Today, we test airplane propellers, 12 years before the Wright brothers flew. The University of Houston's College of Engineering presents this series about the machines that make our civilization run, and the people whose ingenuity created them.

I've just found an astonishing article in the 1891 Century Magazine. The industrialist Hiram Maxim is writing about an apparatus for testing aeroplane propellers. But this was before there were any aeroplanes. Maxim had made a fortune on the Maxim Gun -- the first practical machine-gun which was changing the face of war.

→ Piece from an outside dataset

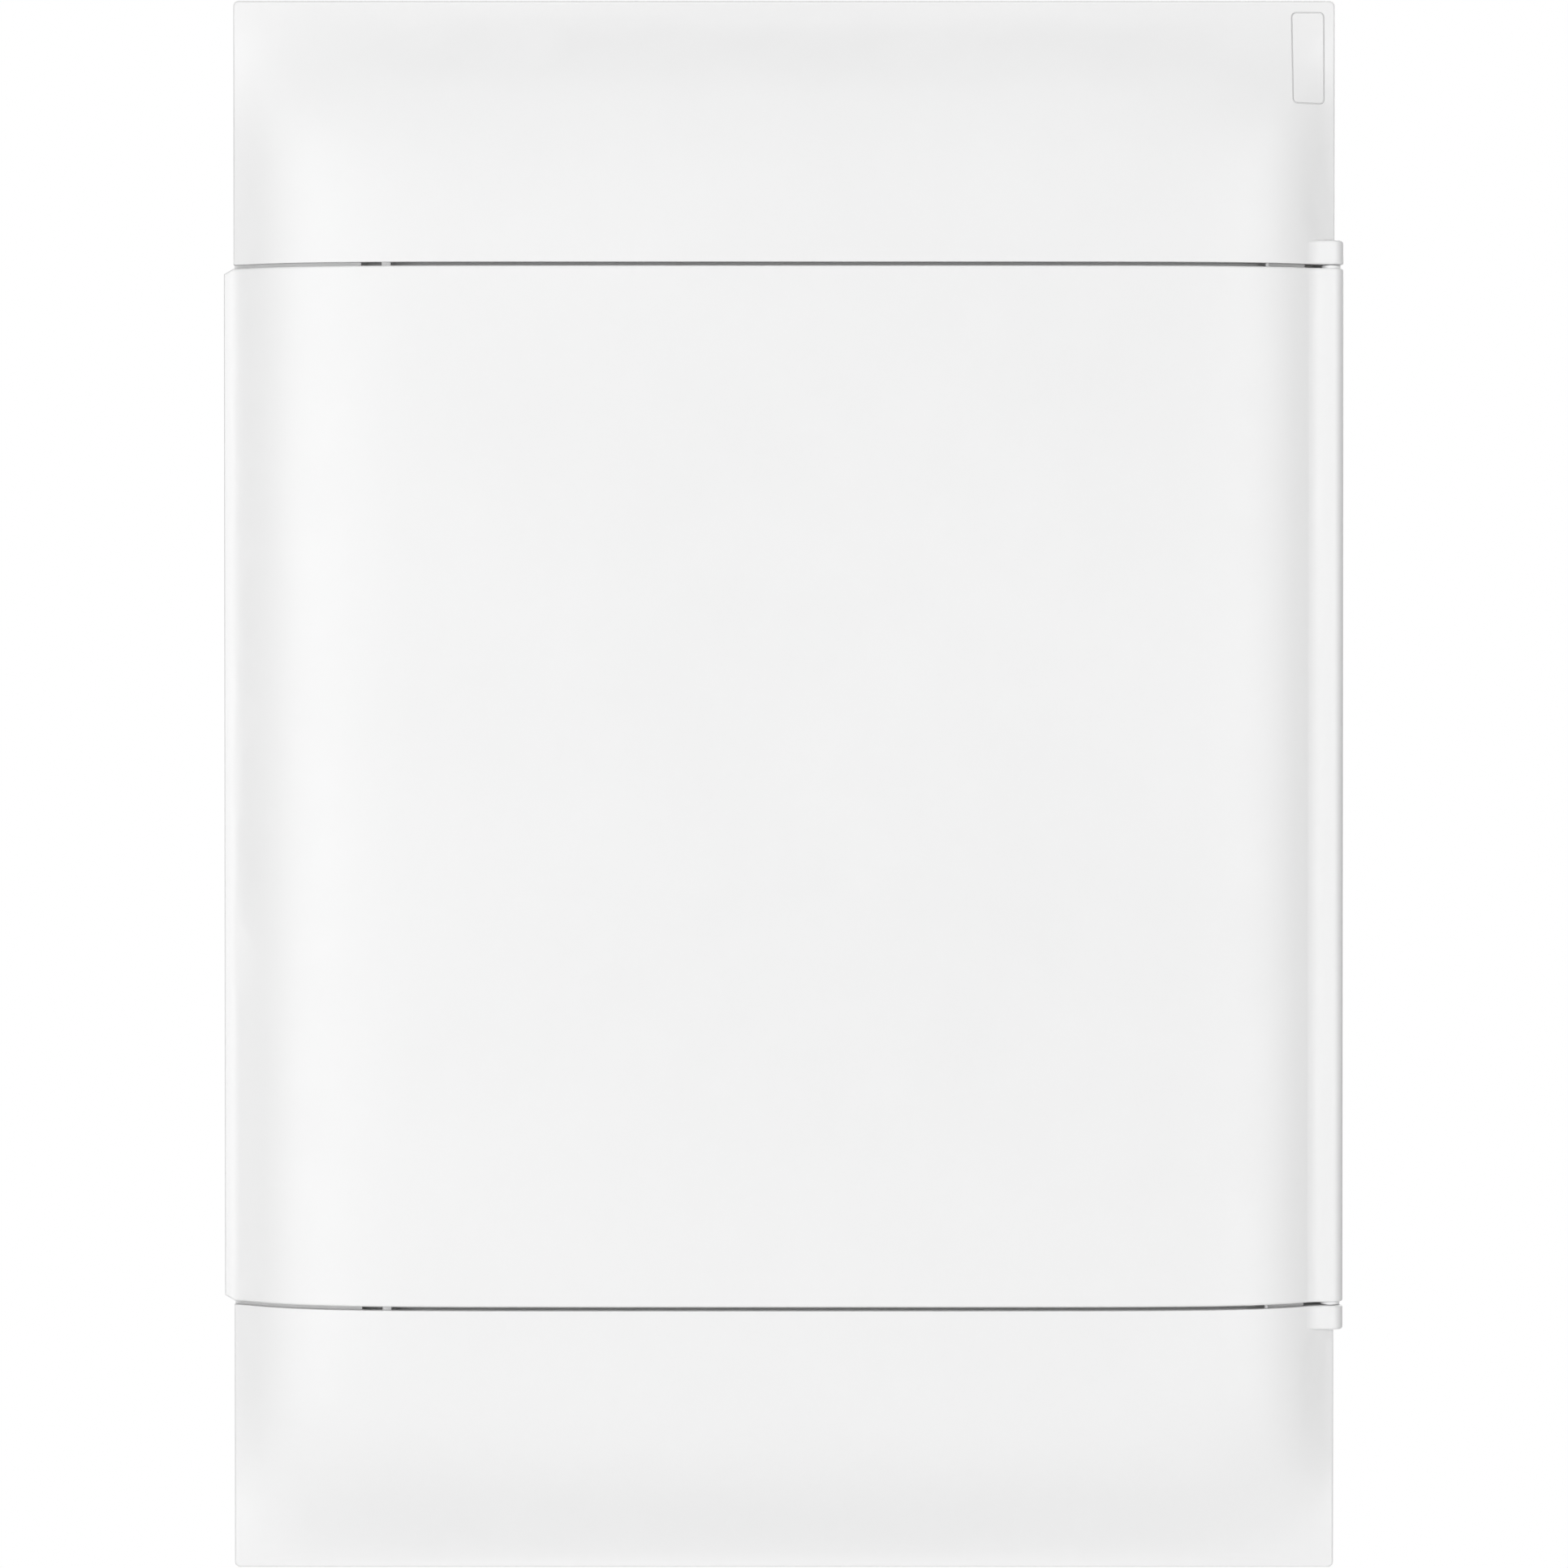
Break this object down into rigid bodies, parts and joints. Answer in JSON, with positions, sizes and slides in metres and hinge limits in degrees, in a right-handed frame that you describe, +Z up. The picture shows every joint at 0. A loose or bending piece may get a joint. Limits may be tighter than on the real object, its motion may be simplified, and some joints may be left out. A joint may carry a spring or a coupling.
{
  "type": "distribution board enclosure",
  "caption": "White wall-mounted electrical distribution board enclosure with a hinged opaque door, lift-off front cover and DIN rails for modular devices.",
  "frame": {"origin": "centre of the four wall-fixing slots, on the wall plane", "axes": "+X to the right seen from the front, +Y into the wall, +Z up; the front faces -Y"},
  "size_m": [0.4241, 0.104, 0.594],
  "materials": {
    "white_cover": "satin moulded ABS",
    "white_door": "satin moulded ABS",
    "white_clip": "smooth moulded plastic",
    "grey_box": "satin moulded ABS",
    "white_entry": "satin moulded ABS",
    "zinc_steel": "zinc plated sheet",
    "pin_steel": "ground",
    "support_plastic": "satin",
    "terminal_brass": "drawn bar",
    "terminal_screw_steel": "plated",
    "earth_green": "satin",
    "neutral_blue": "satin",
    "white_blank": "fine texture",
    "label_paper": "uncoated card",
    "label_clear": "clear",
    "fastener_grey": "satin"
  },
  "bodies": {
    "enclosure": {"back_box": "grey_box", "back_panel": "grey_box", "cover_posts": "grey_box", "chassis_spacers": "grey_box", "cable_entry_plate_top": "white_entry", "cable_entry_plate_bottom": "white_entry", "upright_left": "zinc_steel", "upright_right": "zinc_steel", "din_rail_1": "zinc_steel", "din_rail_2": "zinc_steel", "din_rail_3": "zinc_steel", "rail_screws": "zinc_steel", "chassis_screws": "zinc_steel", "terminal_support_top": "support_plastic", "terminal_support_bottom": "support_plastic", "earth_bar": "terminal_brass", "earth_bar_holders": "earth_green", "earth_bar_screws": "terminal_screw_steel", "neutral_bar": "terminal_brass", "neutral_bar_holders": "neutral_blue", "neutral_bar_screws": "terminal_screw_steel"},
    "front_cover": {"front_cover": "white_cover", "blanking_plate_1": "white_blank", "blanking_plate_2": "white_blank", "blanking_plate_3": "white_blank", "label_card_1": "label_paper", "label_card_2": "label_paper", "label_card_3": "label_paper", "label_holder_1": "label_clear", "label_holder_2": "label_clear", "label_holder_3": "label_clear", "hinge_pin_top": "pin_steel", "hinge_pin_bottom": "pin_steel", "catch_socket": "white_clip"},
    "door": {"door": "white_door", "catch_tongue": "white_clip"},
    "fastener_1": {"cover_fastener_1": "fastener_grey"},
    "fastener_2": {"cover_fastener_2": "fastener_grey"},
    "fastener_3": {"cover_fastener_3": "fastener_grey"},
    "fastener_4": {"cover_fastener_4": "fastener_grey"}
  },
  "joints": [
    {"name": "cover_lift_off", "type": "slide", "parent": "enclosure", "child": "front_cover", "axis": [0, -1, 0], "range_m": [0, 0.12]},
    {"name": "door_hinge", "type": "hinge", "parent": "front_cover", "child": "door", "pos_m": [0.2072, -0.0828, 0], "axis": [0, 0, 1], "range_deg": [0, 180]},
    {"name": "fastener_turn_1", "type": "hinge", "parent": "front_cover", "child": "fastener_1", "pos_m": [-0.134, -0.072, -0.1895], "axis": [0, 1, 0], "range_deg": [0, 90]},
    {"name": "fastener_turn_2", "type": "hinge", "parent": "front_cover", "child": "fastener_2", "pos_m": [-0.134, -0.072, 0.1895], "axis": [0, 1, 0], "range_deg": [0, 90]},
    {"name": "fastener_turn_3", "type": "hinge", "parent": "front_cover", "child": "fastener_3", "pos_m": [0.134, -0.072, -0.1895], "axis": [0, 1, 0], "range_deg": [0, 90]},
    {"name": "fastener_turn_4", "type": "hinge", "parent": "front_cover", "child": "fastener_4", "pos_m": [0.134, -0.072, 0.1895], "axis": [0, 1, 0], "range_deg": [0, 90]}
  ]
}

But here his interest is in flight. He begins with a critical look at French attempts to build powered balloons. He thinks they're a clumsy form of flight. Look at birds, he says. A bird weighs 600 times more than the air it displaces. He shows that a goose in flight never exerts more than a tenth of a horsepower.

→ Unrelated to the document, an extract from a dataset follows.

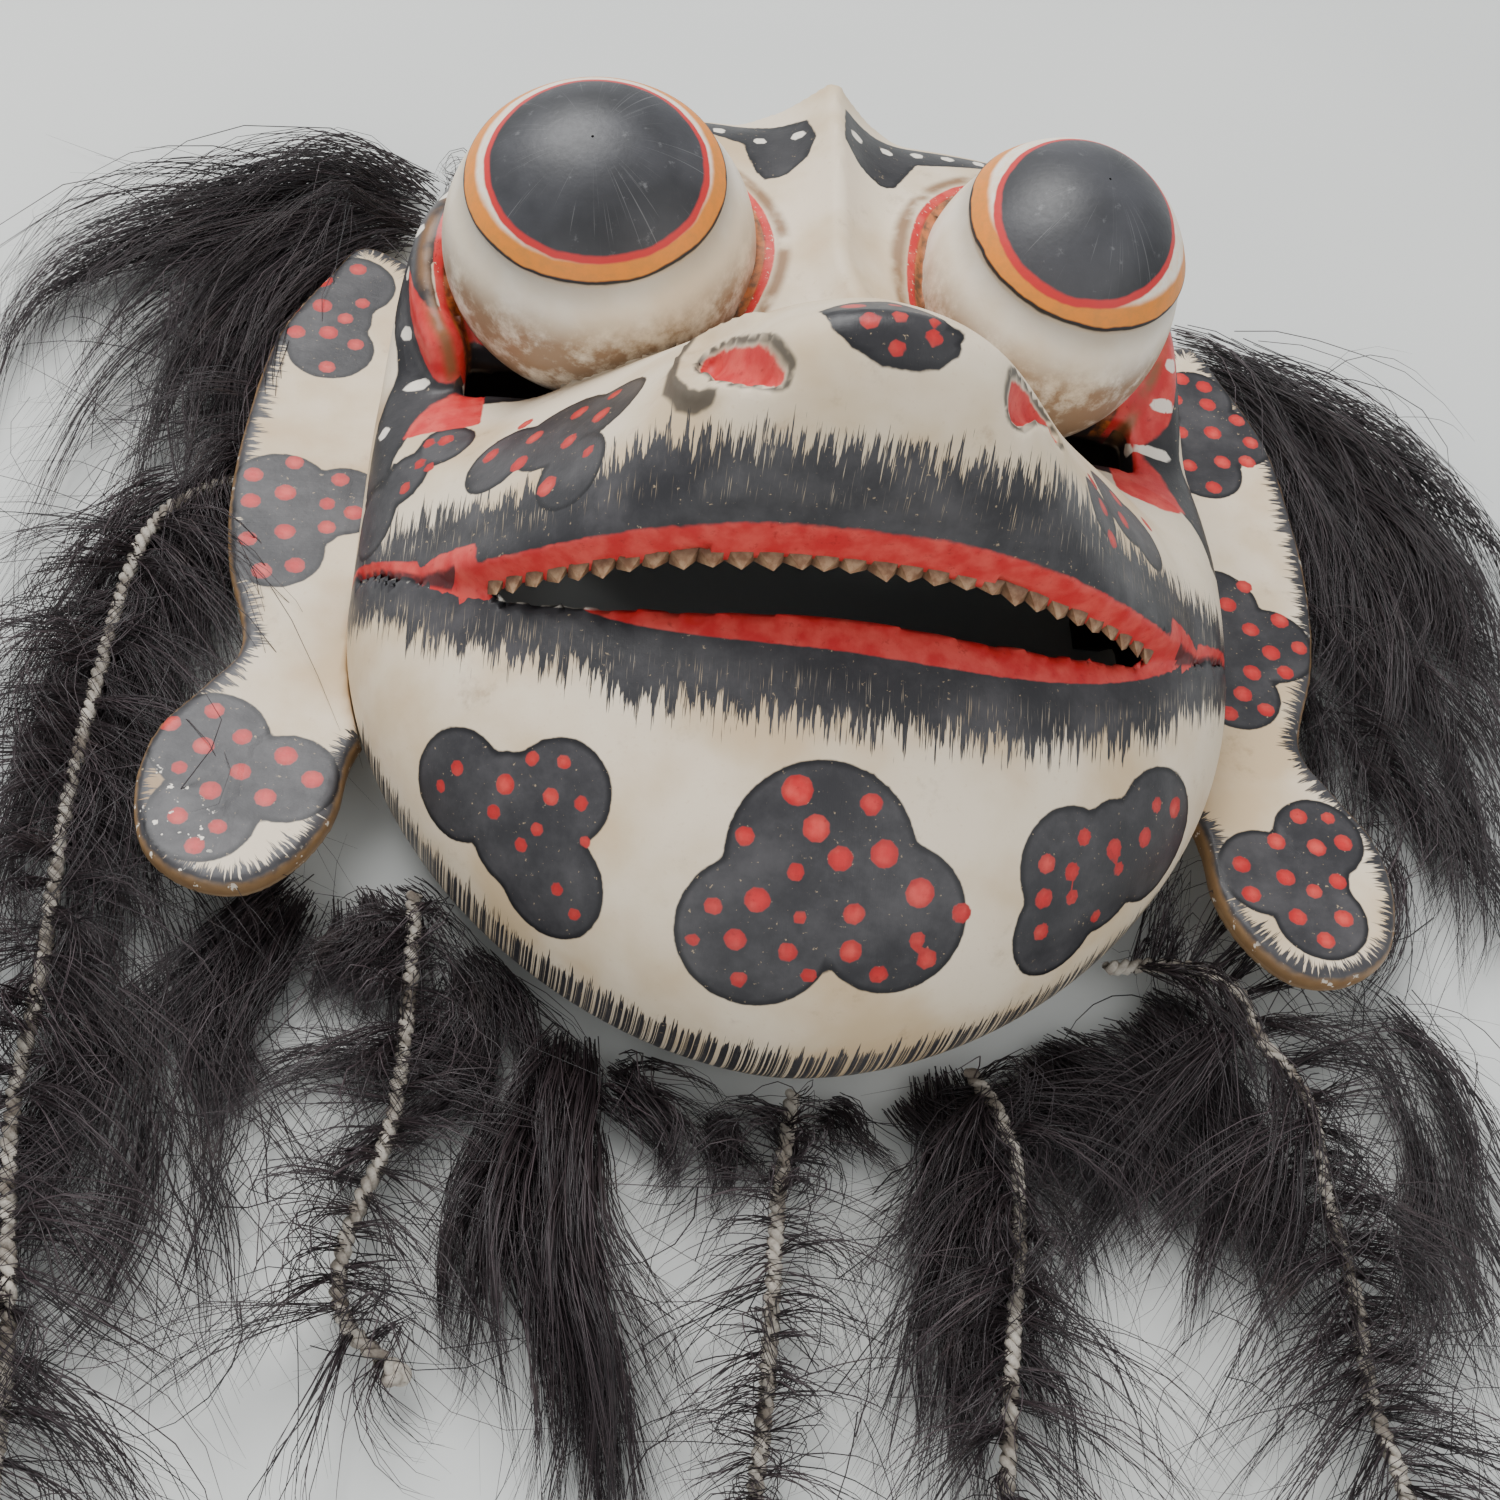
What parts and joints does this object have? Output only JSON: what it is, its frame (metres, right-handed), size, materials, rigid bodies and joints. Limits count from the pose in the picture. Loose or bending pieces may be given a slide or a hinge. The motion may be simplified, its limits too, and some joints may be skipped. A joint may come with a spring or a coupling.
{
  "type": "frog dance mask",
  "caption": "Carved and painted wooden frog dance mask lying face up, with side boards, corded hair strings and dark hair locks.",
  "frame": {"origin": "on the surface under the back rim, below the middle of the mask and its free locks", "axes": "+X towards the viewer's right of the face, +Y from the chin to the crown, +Z from the back rim out of the face"},
  "size_m": [0.401, 0.3812, 0.1475],
  "materials": {
    "head wood": "matt paint",
    "left board wood": "matt paint",
    "right board wood": "matt paint",
    "hair": "satin",
    "cord": "matt"
  },
  "bodies": {
    "root": {"head": "head wood", "board_left": "left board wood", "board_right": "right board wood", "lock_chin_left": "hair", "lock_left_top": "hair", "lock_right_outer": "hair", "cord_left_outer": "cord", "knot_left_outer": "cord", "hair_left_outer": "hair", "cord_left_inner": "cord", "knot_left_inner": "cord", "hair_left_inner": "hair", "cord_chin": "cord", "knot_chin": "cord", "hair_chin": "hair", "cord_right_inner": "cord", "knot_right_inner": "cord", "hair_right_inner": "hair", "cord_right_outer": "cord", "knot_right_outer": "cord", "hair_right_outer": "hair"}
  },
  "joints": []
}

Heavier-than-air flight is surely the way to go. Yet birds combine lift and propulsion in the wing, and that's too subtle for us to mimic. Maxim knows we'll have to separate the wing from the propeller. So he's built a central tower with a 32-foot rotating arm to measure the effectiveness of propellers and wing surfaces.

A steam engine drives the arm. At the end of the arm is a propeller with a streamlined engine pod and a short section of a wing. That test configuration circles the tower at speeds up to sixty miles per hour, while an electric motor inside the pod drives the propeller.

The apparatus offers means for measuring power input to both the propeller and the rotating arm. Maxim's instruments let him separate out lift, thrust, and drag. He finds that, at sixty miles per hour, the propeller might use sixteen horsepower to lift the wing and another 35 horsepower to overcome drag and its own inefficiency.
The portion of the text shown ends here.